In their commentary, Jan Mysliveček and Filip Petrold come to the conclusion that I have doubts regarding the importance of economic growth, that I consider it useless and I am “delighted to see the GDP growth falling”.

Spoiled

There is nothing I could add to such a statement, except for this. I have never written anything like that, not even between the lines. I am very sorry for this fundamental misunderstanding of my words.

A growing economy is always better that a slowdown, and lower unemployment and inflation are always better than vice versa. This is common knowledge, which doesn’t need to be reminded in an article.

What I’m opposing is the society’s natural expectation that our economy will continue to grow. Such thinking is incorrect and I consider it spoiled. The economy grows in cycles and I have no idea what makes people believe the growth is something we can insist endlessly.

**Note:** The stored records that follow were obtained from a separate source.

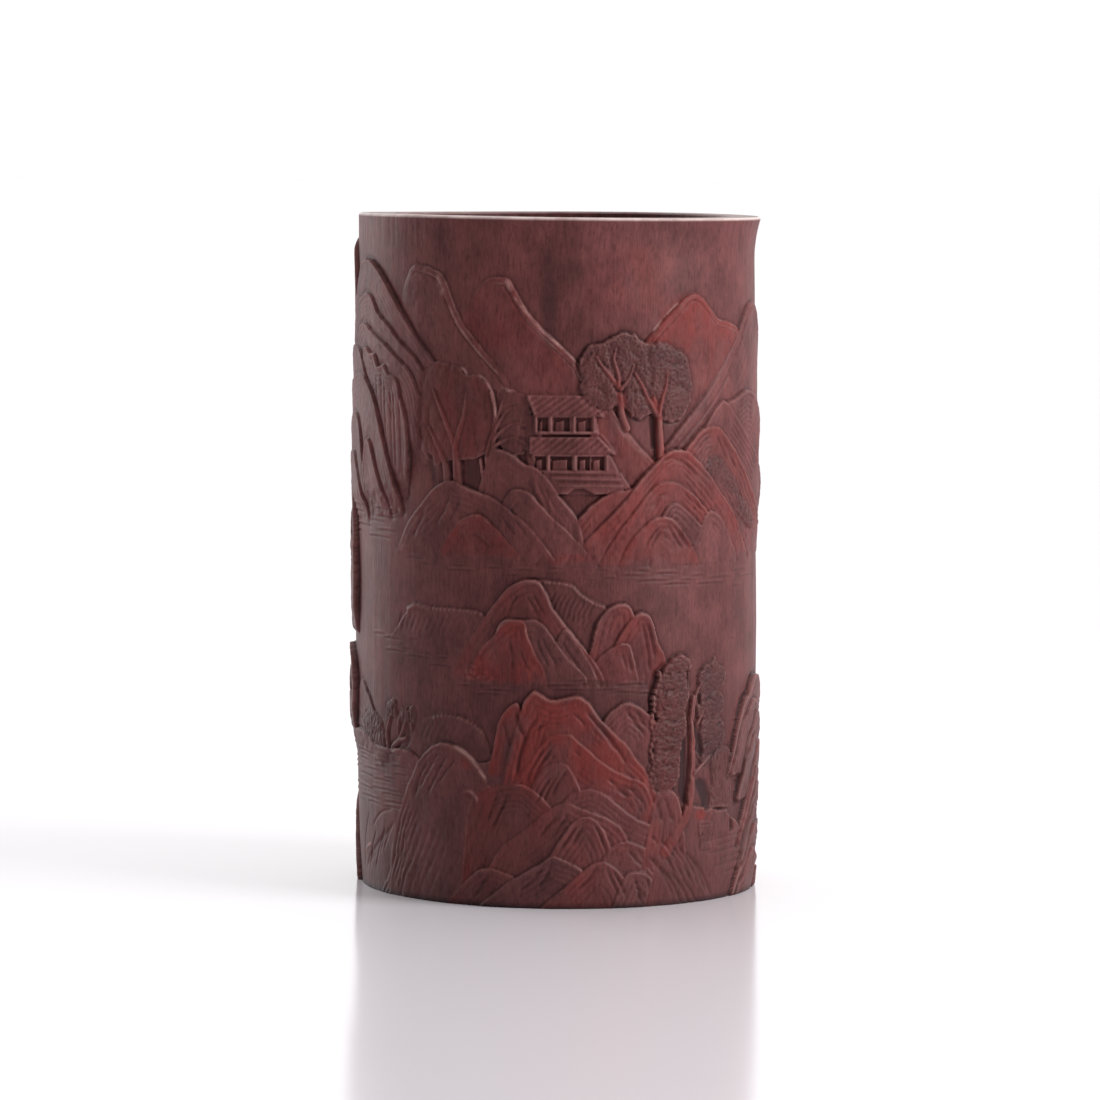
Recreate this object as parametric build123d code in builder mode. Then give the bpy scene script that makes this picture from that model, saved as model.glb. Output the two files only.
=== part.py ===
"""Brush pot cut from a length of bamboo culm, carved in relief, with a let-in base board.

Frame: +Z up, -Y is the front of the pot. The origin is the bottom centre of the pot's bounding box,
on the surface that the foot ring stands on. The culm leans a little to -X, and both ends are sawn level.

Places on the carved surface are (angle, height): the angle in degrees round the pot from the front,
positive towards +X, and the height in millimetres above the foot.
"""

from build123d import *

import os
from math import cos, radians, sin, tan

# ---- Driving dimensions, millimetres and degrees
HEIGHT = 158.0  # foot ring to lip
LEAN = 0.46  # how far the culm's own axis is off vertical
GROUND_DEPTH = 1.7  # how far the carver cut back behind the highest relief
SKIN_PROFILE = [  # (height, radius) of the uncut bamboo skin
    (0.0, 47.5),
    (10.0, 48.0),
    (35.0, 48.7),
    (62.0, 49.0),
    (110.0, 48.5),
    (148.0, 48.2),
]
LIP_FLARE = 1.5  # the lip spreads this far on the +X side, and not at all on the -X side
LIP_FLARE_HEIGHT = 10.0
LIP_ROUND = 0.6
BORE_R_FOOT = 38.4
BORE_R_LIP = 40.2
FOOT_BEVEL = 0.7

BOARD_R = 42.4  # let-in base board
BOARD_THICKNESS = 5.0
BOARD_RECESS = 1.2  # its underside sits this far above the foot
BOARD_BEVEL = 0.4
BOARD_SIDE_GAP = 0.05

PIN_COUNT = 4
PIN_R = 0.8
PIN_CIRCLE_R = 40.4
PIN_LENGTH = 12.0
FIRST_PIN_ANGLE = 45.0

SEAL_LEG = 1.6  # lacquer putty round the top of the board
SEAL_TOP_WIDTH = 0.2
SEAL_BORE_GAP = 0.04

BOARD_TOP = BOARD_RECESS + BOARD_THICKNESS
PIN_TOP = BOARD_RECESS + PIN_LENGTH

# Raised masses of the carving: how far below the skin the mass's face is, and its outline.
# Near rocks stand highest, and far hills are cut lower.
RELIEF = {
    "left_mountains": (0.30, [
        (-112, 92), (-104, 126), (-96, 150), (-86, 140), (-76, 143), (-70, 147),
        (-60, 144), (-36, 125), (-34, 96), (-58, 94), (-76, 92),
    ]),
    "left_far_hills": (1.25, [(-42, 123), (-45, 145), (-35, 144), (-26, 135), (-14, 144), (6, 124)]),
    "right_far_peak": (1.10, [(26, 127), (44, 140), (54, 135), (66, 133), (66, 122), (34, 116)]),
    "right_mountain": (0.55, [
        (26, 104), (44, 117), (60, 130), (72, 138), (88, 137), (104, 121), (112, 92), (60, 84),
    ]),
    "right_rocks": (0.20, [
        (-3, 81.5), (31, 104), (38, 103), (49, 110), (55, 116), (72, 118), (88, 110), (97, 82), (40, 80.5),
    ]),
    "left_grove": (0.75, [(-41, 97), (-40, 121), (-28, 123.5), (-8, 118), (-5, 96), (-20, 92)]),
    "pavilion": (0.65, [(-8, 97), (-7, 117.5), (9, 117), (20, 97)]),
    "great_tree": (0.45, [
        (24, 105), (16, 113), (7, 119), (7, 127), (17, 131), (27, 130), (38, 126), (41, 118), (32, 112),
    ]),
    "middle_rocks": (0.40, [(-50, 81), (-44, 92), (-28, 98), (-16, 95), (2, 81.5)]),
    "island": (0.50, [(-30, 53), (-16, 70), (-8, 75), (10, 69.5), (24, 68.5), (32, 53)]),
    "island_shore": (1.30, [(-50, 60), (-46, 67), (-20, 67.5), (-20, 60)]),
    "front_rocks": (0.10, [
        (-64, 0), (-56, 18), (-40, 36), (-30, 37), (-18, 34), (-14, 45), (-6, 49), (8, 49),
        (28, 42), (40, 24), (52, 14), (58, 0),
    ]),
    "pine": (0.15, [(28, 27), (27, 50), (34, 58), (41, 56), (54, 55), (55, 43), (47, 26), (36, 16)]),
    "right_bank": (0.35, [(44, 0), (50, 22), (66, 41), (78, 50), (96, 48), (118, 30), (124, 0)]),
    "left_bank": (0.45, [(-120, 0), (-112, 34), (-96, 56), (-78, 56), (-76, 42), (-50, 36), (-60, 0)]),
    "back_cliff": (0.25, [(-134, 62), (-128, 88), (-112, 96), (-90, 92), (-88, 62)]),
    "back_far_range": (1.20, [
        (118, 112), (130, 128), (142, 140), (154, 131), (166, 138), (180, 146), (196, 130), (214, 112),
    ]),
    "back_mountains": (0.50, [
        (116, 82), (126, 104), (140, 118), (154, 110), (168, 122), (184, 112), (204, 96), (222, 82),
    ]),
    "back_island": (0.60, [(150, 54), (160, 66), (172, 72), (186, 64), (202, 54)]),
    "back_rocks": (0.15, [
        (112, 0), (122, 28), (138, 44), (152, 36), (168, 46), (184, 38), (204, 44), (222, 30), (244, 0),
    ]),
}


def culm_shift(height):
    """How far the culm's axis is from the Z axis, along X, at a height."""
    return -(height - HEIGHT / 2) * tan(radians(LEAN))


def facing(angle):
    """A vertical plane through the Z axis that looks outwards at an angle round the pot."""
    a = radians(angle)
    return Plane(origin=(0, 0, 0), x_dir=(cos(a), sin(a), 0), z_dir=(sin(a), -cos(a), 0))


def skin_radius(height):
    """The uncut skin's radius, straight between the profile's heights."""
    for (low, r_low), (high, r_high) in zip(SKIN_PROFILE, SKIN_PROFILE[1:]):
        if height <= high:
            return r_low + (r_high - r_low) * (height - low) / (high - low)
    return SKIN_PROFILE[-1][1]


def bore_radius(height):
    """The bore widens evenly from the foot to the lip."""
    return BORE_R_FOOT + (BORE_R_LIP - BORE_R_FOOT) * height / HEIGHT


def level_circle(height, radius, shift=0.0):
    """A level disc, centred on the leaning culm's axis at its height, or shifted towards +X."""
    with BuildSketch(Plane.XY.offset(height)) as disc:
        with Locations((culm_shift(height) + shift, 0)):
            Circle(radius)
    return disc.sketch


def foot_circle(height, radius):
    """A level disc, centred where the culm's axis meets the foot."""
    with BuildSketch(Plane.XY.offset(height)) as disc:
        with Locations((culm_shift(0), 0)):
            Circle(radius)
    return disc.sketch


def pin_circles(height):
    """The pins' discs at a height, in the pattern that the wall and the board share."""
    with BuildSketch(Plane.XY.offset(height)) as discs:
        with Locations((culm_shift(0), 0)):
            with PolarLocations(PIN_CIRCLE_R, PIN_COUNT, start_angle=FIRST_PIN_ANGLE):
                Circle(PIN_R)
    return discs.sketch


def culm_sections():
    """The ground's level discs from foot to lip. The lip's +X side spreads, and its -X side stays in line."""
    sections = [level_circle(height, radius - GROUND_DEPTH) for height, radius in SKIN_PROFILE]
    for share in (0.5, 1.0):
        spread = LIP_FLARE * share**2
        lip_height = HEIGHT - LIP_FLARE_HEIGHT * (1 - share)
        radius = skin_radius(HEIGHT) - GROUND_DEPTH + spread / 2
        sections.append(level_circle(lip_height, radius, shift=spread / 2))
    return sections


def relief_mass(depth, outline):
    """One raised mass: its outline seen square on, standing out from inside the wall to its own face."""
    angles = [angle for angle, _ in outline]
    heights = [height for _, height in outline]
    middle = (min(angles) + max(angles)) / 2
    mid_height = (min(heights) + max(heights)) / 2
    face_r = skin_radius(mid_height) - depth
    core_r = (bore_radius(mid_height) + skin_radius(mid_height)) / 2
    tilt = radians(LEAN)
    culm_base = Plane(origin=(culm_shift(0), 0, 0), z_dir=(-sin(tilt), 0, cos(tilt)))
    with BuildPart() as mass:
        with BuildSketch(facing(middle)):
            with BuildLine():
                Polyline(*[(face_r * sin(radians(a - middle)), h) for a, h in outline], close=True)
            make_face()
        extrude(amount=2 * face_r)
        with BuildSketch(culm_base):
            Circle(face_r)
            Circle(core_r, mode=Mode.SUBTRACT)
        extrude(amount=HEIGHT, both=True, mode=Mode.INTERSECT)
    return mass.part


# ---- Carved wall: the culm cut back to its ground, with the relief left standing on it
masses = [relief_mass(depth, outline) for depth, outline in RELIEF.values()]

with BuildPart() as carved_wall:
    loft(culm_sections())
    add(masses)
    loft([level_circle(0, bore_radius(0)), level_circle(HEIGHT, bore_radius(HEIGHT))], mode=Mode.SUBTRACT)
    extrude(foot_circle(0, BOARD_R), amount=BOARD_TOP, mode=Mode.SUBTRACT)
    extrude(pin_circles(BOARD_TOP), amount=PIN_TOP - BOARD_TOP, mode=Mode.SUBTRACT)
    fillet(carved_wall.faces().sort_by(Axis.Z)[-1].edges(), radius=LIP_ROUND)
    with BuildSketch(Plane(origin=(culm_shift(0), 0, 0), z_dir=(0, -1, 0))):
        with BuildLine():
            Polyline(
                (skin_radius(0) - FOOT_BEVEL, 0),
                (skin_radius(0) + FOOT_BEVEL, 0),
                (skin_radius(0) + FOOT_BEVEL, 2 * FOOT_BEVEL),
                close=True,
            )
        make_face()
    revolve(axis=Axis((culm_shift(0), 0, 0), (0, 0, 1)), mode=Mode.SUBTRACT)
carved_wall.part.label = "carved_wall"

# ---- Base board: a turned disc let into the foot from below, up to the rebate's shoulder
with BuildPart() as base_board:
    extrude(foot_circle(BOARD_RECESS, BOARD_R - BOARD_SIDE_GAP), amount=BOARD_THICKNESS)
    chamfer(base_board.edges().group_by(Axis.Z)[0], length=BOARD_BEVEL)
    extrude(pin_circles(BOARD_RECESS), amount=BOARD_THICKNESS, mode=Mode.SUBTRACT)
base_board.part.label = "base_board"

# ---- Pins: bamboo pins driven up through the board's edge into the wall
with BuildPart() as base_pins:
    extrude(pin_circles(BOARD_RECESS), amount=PIN_LENGTH)
base_pins.part.label = "base_pins"

# ---- Seal: a fillet of lacquer putty in the corner between the board and the bore
with BuildPart() as lacquer_seal:
    extrude(level_circle(BOARD_TOP, bore_radius(BOARD_TOP) - SEAL_BORE_GAP), amount=SEAL_LEG)
    inner_foot = level_circle(BOARD_TOP, bore_radius(BOARD_TOP) - SEAL_LEG)
    inner_top = level_circle(BOARD_TOP + SEAL_LEG, bore_radius(BOARD_TOP) - SEAL_TOP_WIDTH)
    loft([inner_foot, inner_top], mode=Mode.SUBTRACT)
lacquer_seal.part.label = "lacquer_seal"

os.makedirs("parts", exist_ok=True)
for piece in (carved_wall, base_board, base_pins, lacquer_seal):
    export_step(piece.part, f"parts/{piece.part.label}.step")
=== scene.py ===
"""Carved bamboo brush pot, dressed round its CAD frame.

The outside of the pot is one height map, in millimetres above the uncut bamboo skin. The carving
section cuts it feature by feature, far hills first and near rocks last. Places on the pot are
(angle, height): degrees round it from the front, positive towards +X, and millimetres above the foot.
"""

from math import cos, pi, radians, sin, tan
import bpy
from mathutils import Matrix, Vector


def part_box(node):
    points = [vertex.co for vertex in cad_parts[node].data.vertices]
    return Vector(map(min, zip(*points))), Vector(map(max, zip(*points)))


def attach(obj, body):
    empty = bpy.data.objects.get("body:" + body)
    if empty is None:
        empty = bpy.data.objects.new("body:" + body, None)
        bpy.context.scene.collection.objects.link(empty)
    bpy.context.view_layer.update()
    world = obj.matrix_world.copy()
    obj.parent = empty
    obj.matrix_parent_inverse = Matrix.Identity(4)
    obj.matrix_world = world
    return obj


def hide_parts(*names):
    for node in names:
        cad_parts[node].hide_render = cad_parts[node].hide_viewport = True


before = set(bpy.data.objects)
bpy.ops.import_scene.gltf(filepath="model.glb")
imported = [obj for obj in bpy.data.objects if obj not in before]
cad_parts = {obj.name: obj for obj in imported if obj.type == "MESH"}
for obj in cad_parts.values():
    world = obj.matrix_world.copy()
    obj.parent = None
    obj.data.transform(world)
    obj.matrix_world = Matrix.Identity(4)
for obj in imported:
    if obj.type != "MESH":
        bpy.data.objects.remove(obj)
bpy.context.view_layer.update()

from types import SimpleNamespace

import bpy
import numpy as np
from mathutils import Matrix, Vector

# ---------------------------------------------------------------- sizes, in millimetres and degrees
MM = 0.001
wall_low, wall_high = (np.array(corner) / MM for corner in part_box("carved_wall"))
board_low, board_high = (np.array(corner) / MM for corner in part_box("base_board"))
seal_low, seal_high = (np.array(corner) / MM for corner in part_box("lacquer_seal"))

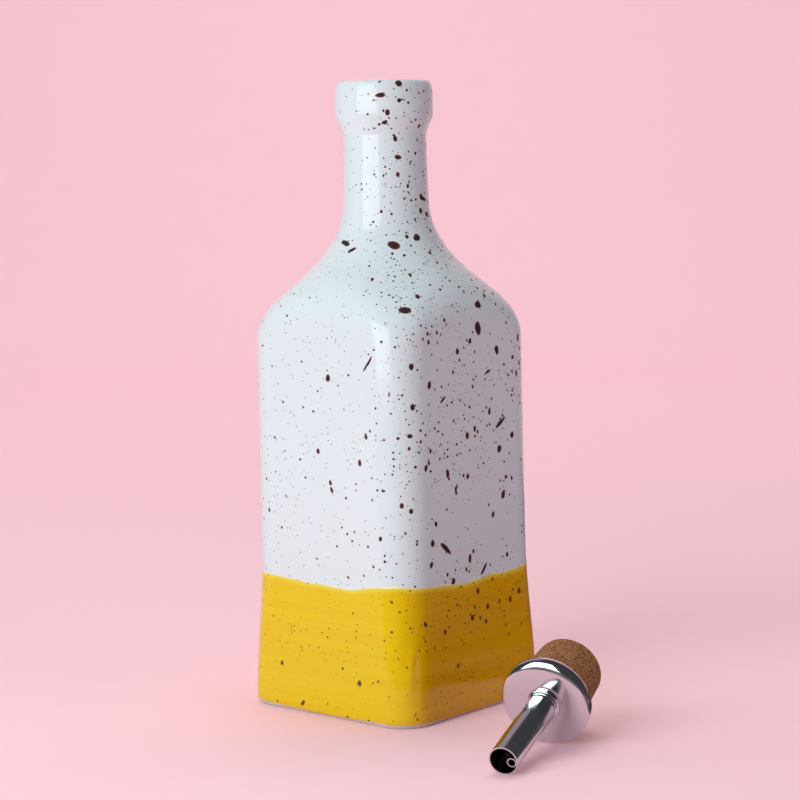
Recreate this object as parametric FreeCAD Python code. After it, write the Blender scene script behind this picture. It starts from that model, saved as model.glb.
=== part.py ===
import FreeCAD, Part
import math
import os

# Olive oil bottle with its pourer lying beside it. Millimetres, +Z up.
# The bottle stands on Z = 0 about the Z axis, its flat sides square to X and Y.

# --- Bottle: body ---
BOTTLE_HEIGHT = 240.0       # floor to the top of the lip
BODY_WIDTH = 81.0           # across the flats above the foot
FOOT_WIDTH = 85.2           # across the flats at the widest, just above the foot
FOOT_FLARE_HEIGHT = 56.0    # the foot's swelling has died out at this height
FOOT_ROUND_IN = 2.4         # how far the bottom edge turns in
FOOT_ROUND_UP = 3.0         # how high the bottom edge's rounding reaches
FOOT_CORNER_RADIUS = 12.5   # upright corners at the foot
TOP_CORNER_RADIUS = 14.0    # upright corners under the shoulder
BODY_WALL = 4.4
FLOOR_THICKNESS = 5.5
FLOOR_FILLET = 6.0          # inside, where the walls meet the floor

# --- Bottle: shoulder, neck and lip ---
SHOULDER_HEIGHT = 160.0     # the shoulder's cone meets the middle of a flat side here
SHOULDER_SLOPE = 1.22       # run of the cone over its rise
SHOULDER_BLEND = 11.0       # softness where the cone meets the square body
NECK_BLEND = 16.0           # softness where the cone meets the neck
MOUTH_BORE = 26.2
MOUTH_ROUND = 2.2           # rounding of the mouth's inner edge
NECK_WALL = 3.1             # just under the lip
NECK_ROOT_SWELL = 1.4       # how much the neck's radius grows down to its root
LIP_SWELL = 2.85            # how far the lip stands out from the neck
LIP_LENGTH = 21.0           # crease to top
LIP_FLANK = 9.0             # the part of that in which the lip swells out
LIP_CROWN_DROP = 6.5        # height of the rounding over the lip's outer edge
LIP_CROWN_RUN = 2.5         # width of the same rounding

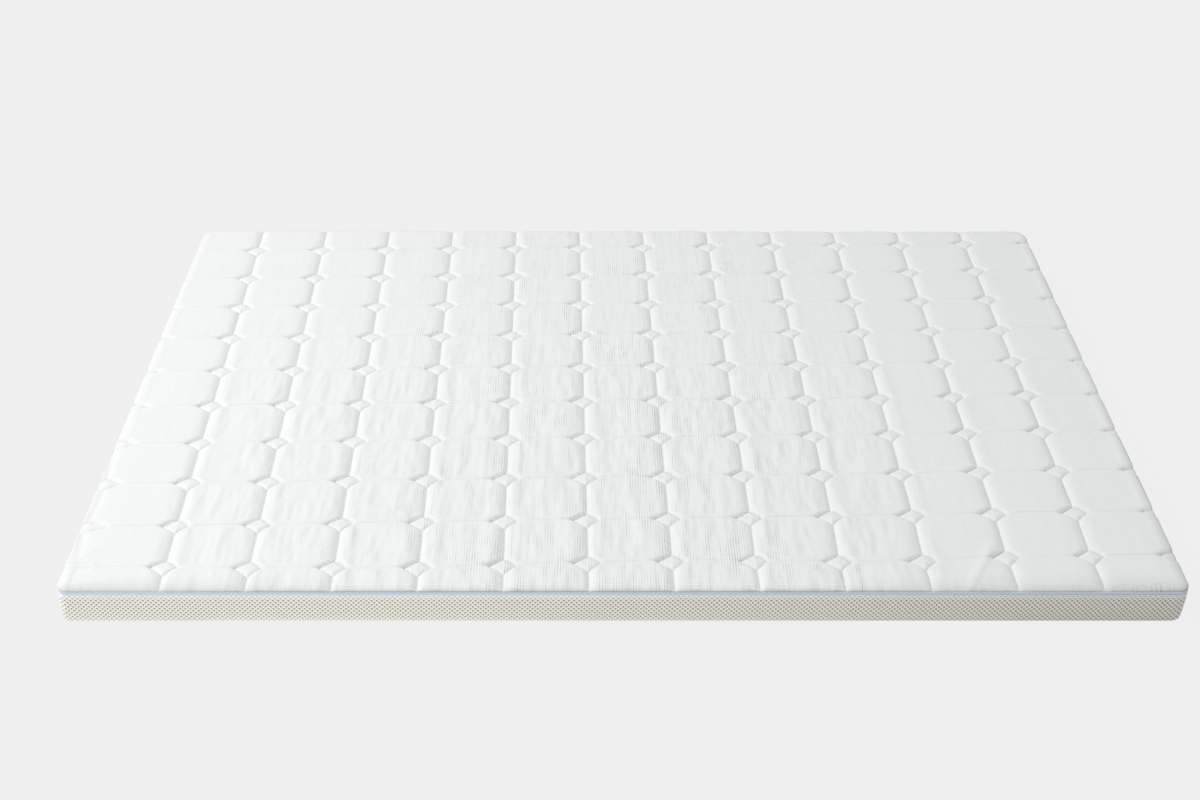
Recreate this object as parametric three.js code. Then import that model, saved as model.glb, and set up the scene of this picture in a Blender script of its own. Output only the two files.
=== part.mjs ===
// A quilted mattress cover on a thin mattress, lying flat.
// Millimetres, +Z up. X runs along the length, Y across it, and the origin is under the middle of the base.
// The front edge is at -Y and the left edge at -X.

import * as THREE from "three";

// Outline of the seam between the top panel and the side border
const LENGTH = 2000;
const WIDTH = 1500;
const CORNERS = [
  { x: 1, y: -1, radius: 16 },
  { x: 1, y: 1, radius: 30 },
  { x: -1, y: 1, radius: 30 },
  { x: -1, y: -1, radius: 16 },
];
const CORNER_STEPS = 6;

// Heights above the floor, and the space that neighbouring pieces keep
const GAP = 0.3;
const BASE_THICKNESS = 3;
const BORDER_THICKNESS = 3;
const BORDER_TOP = 61.7;
const PIPING_RADIUS = 2.2;
const PANEL_UNDERSIDE = BORDER_TOP + GAP;
const PANEL_RIM = 65.6;
const CHANNEL_FLOOR = 67.7;
const PAD_TOP = 75.7;
const PAD_CROWN = 1.2;
const PAD_UNEVEN = { height: 0.8, column: 2.1, row: 1.3 };
const DIAMOND_TOP = 72.7;

// Outside of the side border: out is measured outwards from the seam's outline
const BORDER_PROFILE = [
  { out: -0.3, z: BORDER_TOP },
  { out: 1.8, z: 53 },
  { out: 2.8, z: 40 },
  { out: 2.6, z: 22 },
  { out: 1.3, z: 9 },
  { out: -0.7, z: 3.3 },
  { out: -3.8, z: 0.7 },
  { out: -7.5, z: 0 },
  { out: -13.5, z: 0 },
];
// How far the foot of the right end leans in, and how the lean grows from the seam down
const LEAN = 5;
const LEAN_POWER = 1.3;
const PIPING_OUT = -0.1;
const PANEL_OUT = PIPING_OUT - PIPING_RADIUS - GAP;
const PIPING_SIDES = 8;

// Quilting lattice: where the four outermost whole diamonds lie, from the left and front edges
const COLUMNS = 12;
const ROWS = 10;
const LATTICE = {
  frontLeft: { x: 173.5, y: 51.5 },
  frontRight: { x: 1849.5, y: 98.5 },
  backLeft: { x: 138.5, y: 1384.5 },
  backRight: { x: 1842.5, y: 1423.5 },
};
// The front row of diamonds is pulled about by the front seam, one value for each column
const FRONT_ROW_SHIFT = [17, 8, 6, 1, 3.5, 8.5, 9, 6, -2, -4, 5.5, 3.5];
const BACK_ROW_SHIFT = 3.5;
// Half of a diamond's diagonals, along the length and across it
const DIAMOND_REACH = { along: 26, across: 24 };

// The flat of a pad as a share of its outline, and how far a narrow pad may rise for its half width
const PAD_FLAT = 0.76;
const DIAMOND_FLAT = 0.45;
const RISE_FOR_HALF_WIDTH = 0.4;
const MERGE_STEP = 1e-3;

const COLOURS = { quilt: 0xeef0f0, piping: 0xb4cbe0, mesh: 0xd2cdc1, base: 0xe4e2dc, foam: 0xf1ead2 };

function fabric(colour, roughness) {
  return new THREE.MeshStandardMaterial({ color: colour, roughness, metalness: 0 });
}

// The seam's outline moved outwards by a distance, at a height, as one anticlockwise loop
function outline(out, z) {
  const points = [];
  const lean = LEAN * Math.max(1 - z / BORDER_TOP, 0) ** LEAN_POWER;
  CORNERS.forEach((corner, k) => {
    const radius = corner.radius + out;
    const inwards = corner.x > 0 ? lean : 0;
    const cx = corner.x * (LENGTH / 2 - corner.radius - inwards);
    const cy = corner.y * (WIDTH / 2 - corner.radius);
    for (let step = 0; step <= CORNER_STEPS; step++) {
      const angle = (Math.PI / 2) * (k - 1 + step / CORNER_STEPS);
      points.push(new THREE.Vector2(cx + radius * Math.cos(angle), cy + radius * Math.sin(angle)));
    }
  });
  return points;
}

// Collects triangles and joins their corners where they meet
class Shell {
  constructor() {
    this.positions = [];
    this.triangles = [];
    this.known = new Map();
  }

  point(x, y, z) {
    const key = [x, y, z].map((value) => Math.round(value / MERGE_STEP)).join(" ");
    if (!this.known.has(key)) {
      this.known.set(key, this.positions.length / 3);
      this.positions.push(x, y, z);
    }
    return this.known.get(key);
  }

  triangle(a, b, c) {
    if (a !== b && b !== c && a !== c) {
      this.triangles.push(a, b, c);
    }
  }

  quad(a, b, c, d) {
    this.triangle(a, b, c);
    this.triangle(a, c, d);
  }

  // Fills between two loops of equal length, the first one outside or below
  band(lower, upper) {
    lower.forEach((a, k) => {
      const next = (k + 1) % lower.length;
      this.quad(a, lower[next], upper[next], upper[k]);
    });
  }

  fan(loop, centre) {
    loop.forEach((a, k) => this.triangle(a, loop[(k + 1) % loop.length], centre));
  }

  // Each edge that only one triangle uses, in that triangle's direction
  openEdges() {
    const edges = new Map();
    for (let t = 0; t < this.triangles.length; t += 3) {
      for (let k = 0; k < 3; k++) {
        const a = this.triangles[t + k];
        const b = this.triangles[t + ((k + 1) % 3)];
        if (!edges.delete(`${b} ${a}`)) {
          edges.set(`${a} ${b}`, [a, b]);
        }
      }
    }
    return [...edges.values()];
  }

  mesh(name, material) {
    const geometry = new THREE.BufferGeometry();
    geometry.setAttribute("position", new THREE.Float32BufferAttribute(this.positions, 3));
    geometry.setIndex(this.triangles);
    geometry.computeVertexNormals();
    const mesh = new THREE.Mesh(geometry, material);
    mesh.name = name;
    return mesh;
  }
}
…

The strength as a weakness

You will never turn the autumn into spring, even though you may like the spring a hundred times more than the time of the falling leaves. Left-oriented approaches were mistaken in their assumption that the GDP growth must be maintained under all “weather” conditions. But it is not possible to govern the wind and rain. And it was communism, which tried desperately to entirely eliminate the economic cycles.

My point is to accent our thoughtless adoration of the growth. My point is to emphasise that we should be grateful for what we have got because we have got plenty.

We should not accept from God only what’s good or better for us but also what’s bad. We have got a lot in the last couple years. We should be more grateful though if we are to get more. I don’t know why but I have a feeling that we have not been very grateful the last seven years of our significant growth.

Our real GDP has grown by 46.3% since 2000 (the difference between the third quarter of 1999 and the third quarter of 2007)! If calculated in euros, we have grown by 158% in the same period!

No one can deprive us of the growth we have had. And if recession hits the Czech Republic, it will only take a minor bite. I’d like to note that our economy is expected to keep growing in 2009, even though it will slow down. We should be grateful for that.

I never said the growth is a bad thing – saying that would be highly ungrateful. But I have said many times that we were blind in many aspects during that growth.

We wasted the years of the growing economy and we didn’t use the ideal time, for example, to implement economic reforms. Stunned by the sharp growth, we were overlooking problems and power became our biggest weakness.

The strong economic growth overshadowed many problems. Now the time is much less ideal for making cuts in the budget, implementing tough structural reforms and privatising. It is unfortunate. We slept through our chance.

The fate of statistics

The authors of the commentary also say: “Different sectors and different regions need a different pace to develop. If the economic growth falls to zero, it is likely that the economic efficiency in some sectors will fall – the automotive or glassmaking industry are good examples. Laying off employees will increase the unemployment that is typical for certain professions and regions.”

Certainly, this is the fate of statistics called average – as the name suggests – that most of the monitored factors grow either faster or slower than the average number. That’s what makes the average average.

Holena has a problem

As mentioned above, the autumn and winter are involved in the cycle. What would have Holena told Maruška to bring in the winter? It is January and yet it is not a problem to get fresh strawberries.

Sometimes it may be useful to think of how little we are missing in the middle of January. Holena would have a problem today.

The author is chief macroeconomic strategist at ČSOB.